START MATERIAL TO PROCESS
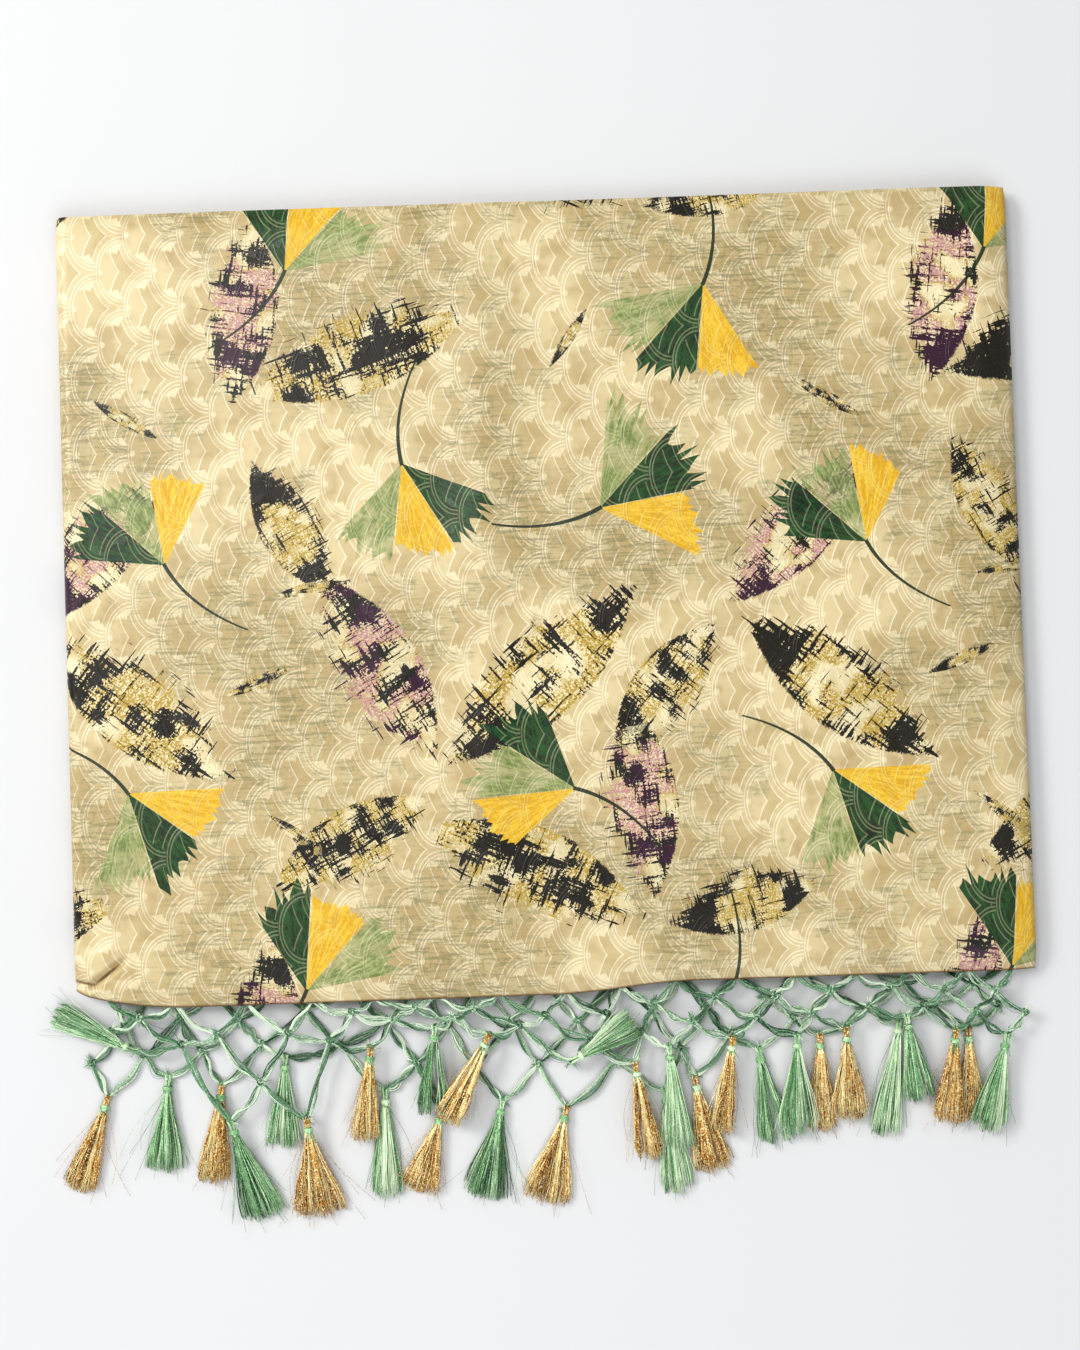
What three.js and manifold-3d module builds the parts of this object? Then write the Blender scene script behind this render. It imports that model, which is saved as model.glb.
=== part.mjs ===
// A folded saree with a knotted fringe along its pallu (the decorated end of the cloth).
//
// The 5.5 m cloth is pleated back and forth into twelve panels, and the pack is then folded once across its
// width, so the long left side is one thick fold and the right side shows the selvedges. The pallu is the
// outermost panel: its upper half lies on top, its lower half underneath. Each half ends in a row of knotted
// net from which the tassels hang.
//
// Millimetres, +Z up. The origin is the middle of the flat underside. The fringe points along -Y and the
// thick fold is on the -X side.

import * as THREE from "three";
import { mergeVertices } from "three/addons/utils/BufferGeometryUtils.js";
import Module from "manifold-3d";

const wasm = await Module();
wasm.setup();

// ---- driving sizes ----------------------------------------------------------------------------------------

const HALF_WIDTH = 280; // half of the folded width; the cloth itself is twice the folded width
const PALLU_END_Y = -232; // where the pallu ends, and the fringe begins
const PLEAT_END_Y = 228; // the end where the pleats turn, 460 mm away
const STACK_HEIGHT = 16;
const WALL = 1.25; // outermost panel
const SEAM_GAP = 0.3; // between pieces that lie on each other

const FOLD_DEPTH = 8; // how far the thick fold stands out past the flat part of the panel
const SELVEDGE_INSET = 4; // the selvedges under the top panel stop this far short of it
const LAYERS_SHOWN = 7; // groups of layers that can be told apart at the pack's edges
const PACK_FRONT_Y = -224; // the hidden pleats stop short of the pallu's end
const LOWER_HALF_END = { y: -225, bow: 1.5, wave: 400 };

// The pallu's end is not quite straight: it bellies out over its left half and is drawn back at the fold.
const EDGE_BELLY = 5.4;
const CORNER_RISE = 14;
const CORNER_REACH = 70;

// Top surface: a pressed crease along the cloth, a shallow swell, and edges that roll down.
const CREASE = { x: -35, height: 0.9, halfWidth: 14 };
const SWELL = { height: 0.7, waveX: 190, waveY: 260, phase: 0.6 };
const EDGE_ROLLS = {
  front: { drop: 5, reach: 18 },
  back: { drop: 4, reach: 12 },
  right: { drop: 6, reach: 20 },
};

// Each half of the pallu ends in a narrow rolled hem. The net is knotted to it: two rows of knots, then the ties
// that the tassels hang from. Hem and cords are flat bundles of silk thread.
const HEM = { thickness: 1.4, fromX: -268, toX: 272, firstStitch: 6 };
const CORD = { width: 3.2, thickness: 1.7, sag: 0.12 };
const KNOT = { thickness: 3, reach: 3 };
const NET_Z = { upper: 8.4, lower: 2.3 };
// Shares of the way from the hem down to the ties, and the least distance from one row to the next.
const ROWS = { first: 0.34, second: 0.68, apart: 5 };
// How far the stitches and the knots are pulled sideways towards the tassels.
const PULL = { stitch: 0.5, first: 0.33, second: 0.67 };
const END_PULL = 14;

// Tassels: a bound head, and locks of thread that fan out from it in two tiers.
const HEAD = {
  // distance from the binding along the tassel, and radius
  profile: [
    { along: -3, radius: 1.1 },
    { along: 0, radius: 2.9 },
    { along: 4, radius: 2.5 },
    { along: 9, radius: 3.2 },
  ],
  sides: 6,
  flatness: 0.8,
};
const TIE_BEHIND = 6.4; // the tie sits this far behind the binding
const LOCKS_PER_TIER = 3;
const LOCK = {
  root: { along: 7.5, spread: 4.2, width: 1.2, rise: 0.9 },
  belly: { share: 0.55, spread: 0.62, width: 0.5, rise: 1 },
  tip: { width: 0.72, rise: 1, rounding: 0.12 },
  thickness: 1.25,
};

// One row for each tassel: which half of the pallu it hangs from, its silk, the binding, the tip and the fan's
// width there.
const TASSELS = [
  { id: "01", half: "upper", silk: "green", head: [-251, -259, 12.3], tip: [-294, -239, 4], fan: 15 },
  { id: "02", half: "lower", silk: "gold", head: [-266, -295, 3.1], tip: [-283, -343, 2.4], fan: 19 },
  { id: "03", half: "lower", silk: "green", head: [-229, -285, 3.1], tip: [-234, -333, 2.4], fan: 24 },
  { id: "04", half: "lower", silk: "gold", head: [-198, -291, 3.1], tip: [-204, -341, 2.4], fan: 18 },
  { id: "05", half: "lower", silk: "green", head: [-160, -275, 3.1], tip: [-163, -322, 2.4], fan: 19 },
  { id: "06", half: "upper", silk: "green", head: [-190, -311, 8.4], tip: [-174, -363, 2.6], fan: 25 },
  { id: "07", half: "upper", silk: "gold", head: [-147, -311, 8.4], tip: [-141, -362, 2.6], fan: 29 },
  { id: "08", half: "upper", silk: "gold", head: [-110, -271, 8.4], tip: [-115, -319, 7.8], fan: 17 },
  { id: "09", half: "lower", silk: "green", head: [-102, -297, 3.1], tip: [-102, -353, 2.4], fan: 18 },
  { id: "10", half: "upper", silk: "green", head: [-72, -260, 8.4], tip: [-75, -306, 7.4], fan: 16 },
  { id: "11", half: "upper", silk: "gold", head: [-43, -265, 11.2], tip: [-67, -309, 11.2], fan: 16 },
  { id: "12", half: "lower", silk: "gold", head: [-71, -309, 3.1], tip: [-84, -351, 2.4], fan: 22 },
  { id: "13", half: "lower", silk: "green", head: [-35, -305, 3.1], tip: [-45, -355, 2.4], fan: 28 },
  { id: "14", half: "lower", silk: "gold", head: [2, -310, 3.1], tip: [-11, -359, 2.4], fan: 26 },
  { id: "15", half: "upper", silk: "green", head: [13, -273, 12.3], tip: [46, -254, 11.8], fan: 18 },
  { id: "16", half: "upper", silk: "gold", head: [45, -285, 8.4], tip: [51, -335, 7.4], fan: 15 },
  { id: "17", half: "upper", silk: "green", head: [65, -276, 8.4], tip: [70, -330, 7.8], fan: 17 },
  { id: "18", half: "lower", silk: "green", head: [62, -302, 3.1], tip: [67, -355, 2.4], fan: 18 },
  { id: "19", half: "lower", silk: "gold", head: [80, -295, 3.1], tip: [88, -344, 2.4], fan: 20 },
  { id: "20", half: "upper", silk: "gold", head: [101, -272, 8.4], tip: [95, -321, 7.4], fan: 15 },
  { id: "21", half: "lower", silk: "green", head: [118, -280, 3.1], tip: [126, -330, 2.4], fan: 19 },
  { id: "22", half: "upper", silk: "green", head: [139, -272, 8.4], tip: [139, -323, 7.4], fan: 24 },
  { id: "23", half: "lower", silk: "gold", head: [153, -273, 3.1], tip: [152, -323, 2.4], fan: 17 },
  { id: "24", half: "upper", silk: "gold", head: [168, -269, 8.4], tip: [169, -316, 7.4], fan: 22 },
  { id: "25", half: "lower", silk: "green", head: [199, -266, 3.1], tip: [189, -326, 2.4], fan: 20 },
  { id: "26", half: "upper", silk: "green", head: [204, -263, 8.4], tip: [210, -306, 5.6], fan: 17 },
  { id: "27", half: "upper", silk: "gold", head: [231, -272, 8.4], tip: [225, -321, 7.4], fan: 16 },
  { id: "28", half: "lower", silk: "gold", head: [240, -272, 3.1], tip: [239, -320, 2.4], fan: 16 },
  { id: "29", half: "upper", silk: "green", head: [260, -276, 8.4], tip: [247, -325, 7.4], fan: 20 },
];

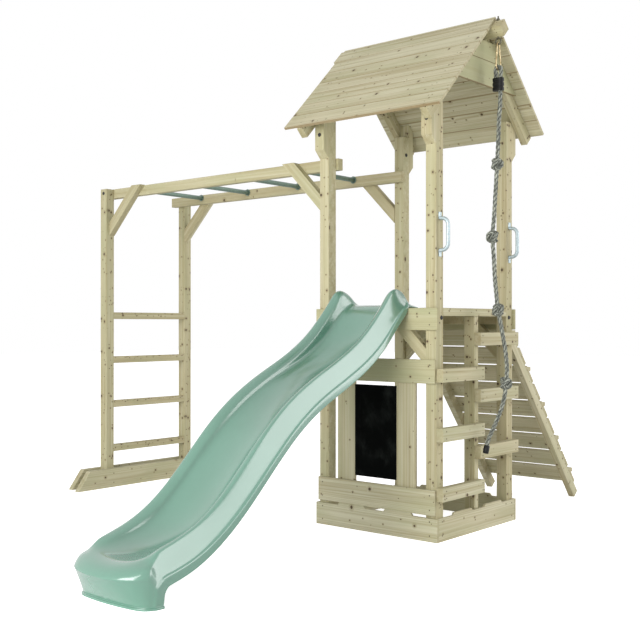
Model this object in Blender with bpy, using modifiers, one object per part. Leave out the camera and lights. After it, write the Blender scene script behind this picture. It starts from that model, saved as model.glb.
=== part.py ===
"""Timber play tower with a pitched roof, slide, monkey bars, climbing ramp and knotted rope.

Metres, +Z up. The tower's centre is the working origin: the slide leaves its -Y face, the ramp leans on
its +Y face, the steps and the rope are on its +X face and the monkey bars run out from its -X face.
The whole model hangs on one empty, which puts the origin under the middle of the assembled set.
"""

import math

import bmesh
import bpy
from mathutils import Matrix, Vector

# Clearances and edges
GAP = 0.0003            # between two pieces that touch
BITE = 0.003            # depth by which fused pieces run into each other
ARRIS = 0.002           # eased edge of sawn timber
DIAGONAL = math.sqrt(0.5)

# Timber sections
POST = 0.070
RAIL_THICK = 0.045      # framing timber, thin way
RAIL_DEEP = 0.070       # framing timber, deep way
BOARD = 0.016           # cladding boards

# Tower frame
TOWER_HALF = 0.422      # outer faces of the corner posts
POST_TOP = 2.456
CLEAT_LOW = 2.213       # tip of the cleat at the post
CLEAT_BEVEL = 0.047     # rise of the cleat's lower end to its outer face
DECK_TOP = 1.301
DECK_PLANK = 0.022
DECK_PLANKS = 7
DECK_PLANK_GAP = 0.005
SIDE_BEAM_DEEP = 0.045
FASCIA_DEEP = 0.125
KNEE_LOW = 0.975        # lower tip of the knee braces on the posts
STEP_POST_WIDE = 0.045

# Sandbox
SANDBOX_HIGH = 0.131
TAB_HIGH = 0.015        # rise of the tabs on the top edge
TAB_INNER = 0.075
TAB_OUTER = 0.260
TAB_SLOPE = 0.010

# Boards and chalkboard on the slide's side
UPPER_RAIL_LOW = 0.878
UPPER_RAIL_HIGH = 1.012
LOWER_RAIL_WIDE = 0.141
UPRIGHT_INNER = 0.150
UPRIGHT_WIDE = 0.133
CHALKBOARD_LOW = 0.318
CHALKBOARD_HIGH = 0.856
CHALKBOARD_THICK = 0.009

# Steps
STEP_HIGH = 0.076
STEP_RISE = 0.330
STEPS = 3
NEAR_STEP_TOP = 0.302
FAR_STEP_TOP = 0.500

# Grab handles
HANDLE_LOW = 1.586
HANDLE_HIGH = 1.835
HANDLE_TAB = 0.036
HANDLE_TAB_THICK = 0.004
HANDLE_TAB_WIDE = 0.026
HANDLE_TUBE = 0.022
HANDLE_OUT = 0.056      # tube's centreline from the post
HANDLE_BEND = 0.038
HANDLE_BEND_STEPS = 5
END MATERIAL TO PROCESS
_PROBLEM TO SOLVE:_ In the entries above, find every line with the word "Blender" and list it.

_FINAL ANSWER:_
What three.js and manifold-3d module builds the parts of this object? Then write the Blender scene script behind this render. It imports that model, which is saved as model.glb.
Model this object in Blender with bpy, using modifiers, one object per part. Leave out the camera and lights. After it, write the Blender scene script behind this picture. It starts from that model, saved as model.glb.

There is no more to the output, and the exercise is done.